After Stuart retired from Canada Packers in 1978, he assumed the position of coordinator of RIMS' Canadian activities in 1979, a position he held for four years. During this time, the society doubled its number of Canadian chapters from five to ten. Proud of his involvement, Stuart says he found the job "very challenging." Described as the driving force behind RIMSCAN, the newsletter of the RIMS Canadian chapters, he firmly believed Canadians needed a report on Canadian-specific news. He also supported partnerships with Canadian trade magazines and contributed numerous articles on risk management trends and practices.
Stuart is no stranger to awards. He received the Richard Bland Award, given to a deputy RIMS member who has made a significant contribution in the regulatory or legislative area, the first time it was offered, at the 1973 RIMS conference in Atlanta.

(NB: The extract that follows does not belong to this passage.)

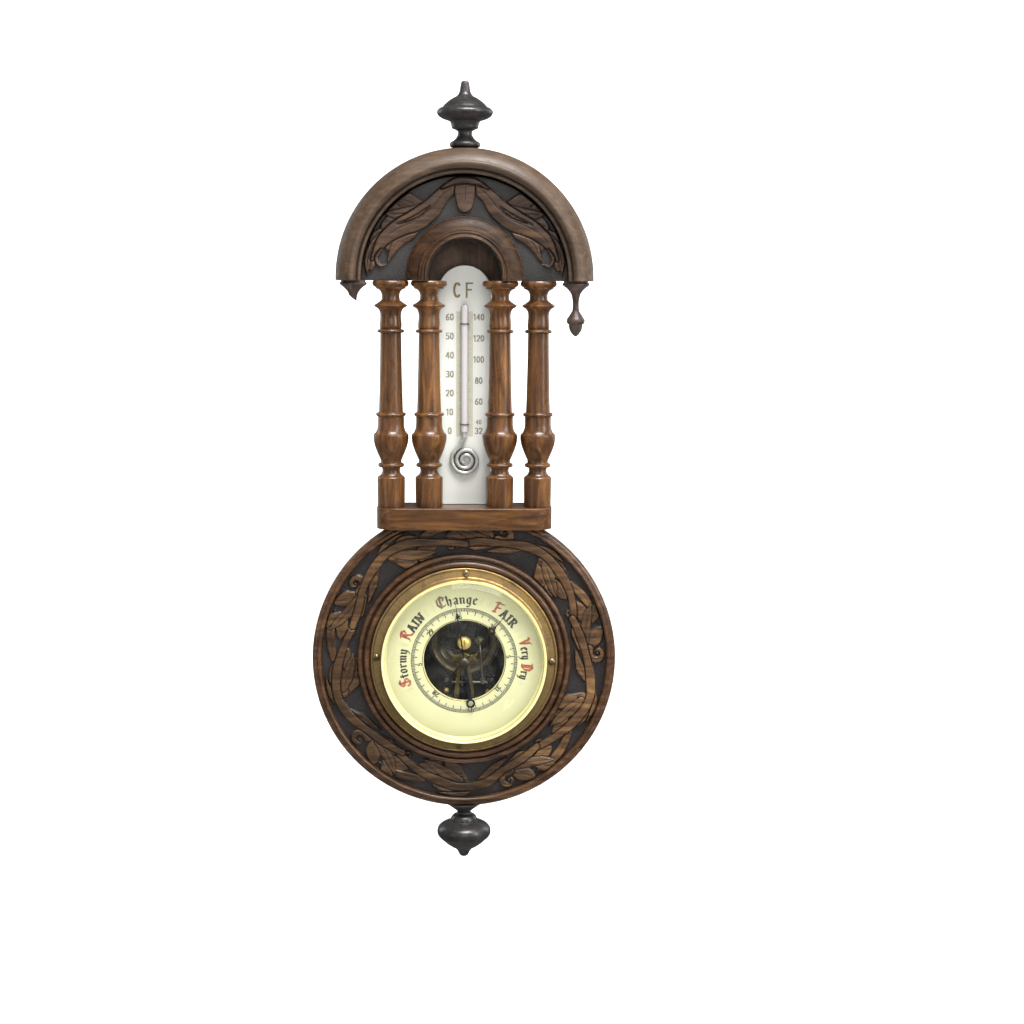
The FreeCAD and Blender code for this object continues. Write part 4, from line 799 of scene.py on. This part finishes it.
SMALL = {
    "n": ("5,90 15,80 15,18 25,8 / 17,74 38,92 / 43,90 53,80 53,18 63,8", 0.74),
    "m": ("5,90 15,80 15,18 25,8 / 17,74 36,92 / 41,90 51,80 51,18 61,8 / 53,74 72,92 / 77,90 87,80 "
          "87,18 97,8", 1.1),
    "r": ("5,90 15,80 15,18 25,8 / 20,74 38,94 48,82", 0.58),
    "t": ("18,122 18,18 30,6 / 2,86 40,86", 0.48),
    "o": ("15,80 15,20 34,4 53,20 53,80 34,96 15,80", 0.72),
    "e": ("15,80 15,20 34,4 52,16 / 15,80 34,96 50,78 18,48", 0.64),
    "a": ("12,80 32,96 50,82 50,16 60,6 / 50,54 16,40 16,18 30,5 50,20", 0.72),
    "g": ("15,80 15,22 32,6 52,22 / 15,80 34,96 58,88 / 52,90 52,-18 36,-38 10,-32", 0.72),
    "h": ("8,148 15,140 15,18 24,8 / 18,74 38,92 53,80 53,12 40,-16", 0.74),
    "y": ("6,90 15,80 15,22 32,6 / 44,92 53,80 53,2 40,-28 14,-40", 0.72),
    "A": ("12,6 34,96 / 36,98 64,6 / 20,36 54,36 / 2,4 22,4 / 52,4 76,4 / 26,98 44,98", 0.8),
    "I": ("19,96 19,4 / 6,96 32,96 / 6,4 32,4", 0.4),
    "N": ("16,6 16,94 / 16,96 64,6 / 66,6 66,94 / 4,4 28,4 / 2,96 20,96 / 54,96 80,96", 0.9),
    "R": ("17,96 17,4 / 5,96 46,96 58,76 46,54 16,52 / 36,52 64,6 76,6 / 5,4 30,4", 0.84),
}

CAPITALS = {
    "S": ("80,84 52,98 22,84 22,62 76,42 80,18 48,2 10,16 / 48,98 48,2 / 10,16 4,36", 0.92),
    "R": ("26,92 26,10 10,2 / 6,86 30,98 62,98 80,78 62,54 28,52 / 46,52 74,12 94,4 / 44,96 44,54", 1.0),
    "C": ("80,82 52,98 20,80 14,38 40,3 84,14 / 50,98 44,52 50,6 / 80,82 74,60", 0.92),
    "F": ("30,94 30,14 10,2 / 8,82 24,96 56,92 84,100 / 30,50 70,54 / 20,2 46,6", 0.92),
    "V": ("4,92 18,98 30,80 44,6 / 44,4 66,70 64,92 84,98", 0.92),
    "D": ("10,92 48,98 84,74 84,30 50,2 12,8 / 30,90 30,8 / 50,94 46,6", 0.96),
}


def strokes_of(drawn):
    lines = [[point.split(",") for point in line.split()] for line in drawn.split("/")]
    return [[(int(x) / 100, int(y) / 100) for x, y in line] for line in lines]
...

And the Donald M. Stuart Award was created by the Ontario chapter in 1979, initially to honor Stuart for his contributions to risk management in Canada, and then bestowed to other Canadian risk managers in recognition of outstanding contributions to the community. Although he is retired from the industry and RIMS, with this latest tribute, the Goodell Award, Stuart is honored "to have people think this much of me to grant me the award."